WHAT THE TASK REQUIRES: Copy every line that holds "with".

DATA EXCERPT:
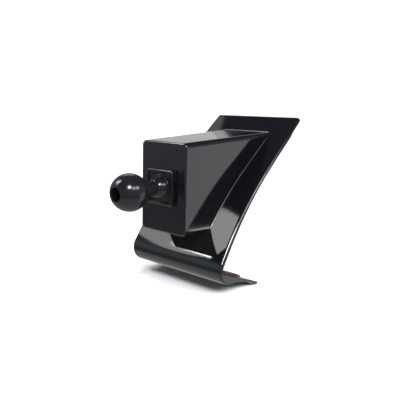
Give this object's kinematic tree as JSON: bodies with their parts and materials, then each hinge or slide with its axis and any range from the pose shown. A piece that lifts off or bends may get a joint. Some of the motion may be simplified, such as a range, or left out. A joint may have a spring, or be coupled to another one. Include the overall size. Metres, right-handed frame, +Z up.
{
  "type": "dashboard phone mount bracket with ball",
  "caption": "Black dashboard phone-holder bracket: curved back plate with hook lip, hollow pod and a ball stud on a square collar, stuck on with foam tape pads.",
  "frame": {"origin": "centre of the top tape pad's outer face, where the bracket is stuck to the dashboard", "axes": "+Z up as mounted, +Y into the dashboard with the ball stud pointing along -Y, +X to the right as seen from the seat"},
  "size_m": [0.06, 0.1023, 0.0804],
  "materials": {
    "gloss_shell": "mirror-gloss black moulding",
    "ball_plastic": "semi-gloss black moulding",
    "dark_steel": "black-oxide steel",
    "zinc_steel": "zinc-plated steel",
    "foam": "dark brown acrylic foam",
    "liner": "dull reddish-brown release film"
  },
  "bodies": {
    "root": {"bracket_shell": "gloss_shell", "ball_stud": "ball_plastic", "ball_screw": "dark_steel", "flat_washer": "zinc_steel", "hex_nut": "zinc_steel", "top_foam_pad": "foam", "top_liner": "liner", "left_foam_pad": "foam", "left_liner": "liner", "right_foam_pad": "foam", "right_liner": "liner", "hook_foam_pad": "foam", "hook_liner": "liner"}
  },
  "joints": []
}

TASK OUTPUT:
Give this object's kinematic tree as JSON: bodies with their parts and materials, then each hinge or slide with its axis and any range from the pose shown. A piece that lifts off or bends may get a joint. Some of the motion may be simplified, such as a range, or left out. A joint may have a spring, or be coupled to another one. Include the overall size. Metres, right-handed frame, +Z up.
  "type": "dashboard phone mount bracket with ball",
  "caption": "Black dashboard phone-holder bracket: curved back plate with hook lip, hollow pod and a ball stud on a square collar, stuck on with foam tape pads.",
  "frame": {"origin": "centre of the top tape pad's outer face, where the bracket is stuck to the dashboard", "axes": "+Z up as mounted, +Y into the dashboard with the ball stud pointing along -Y, +X to the right as seen from the seat"},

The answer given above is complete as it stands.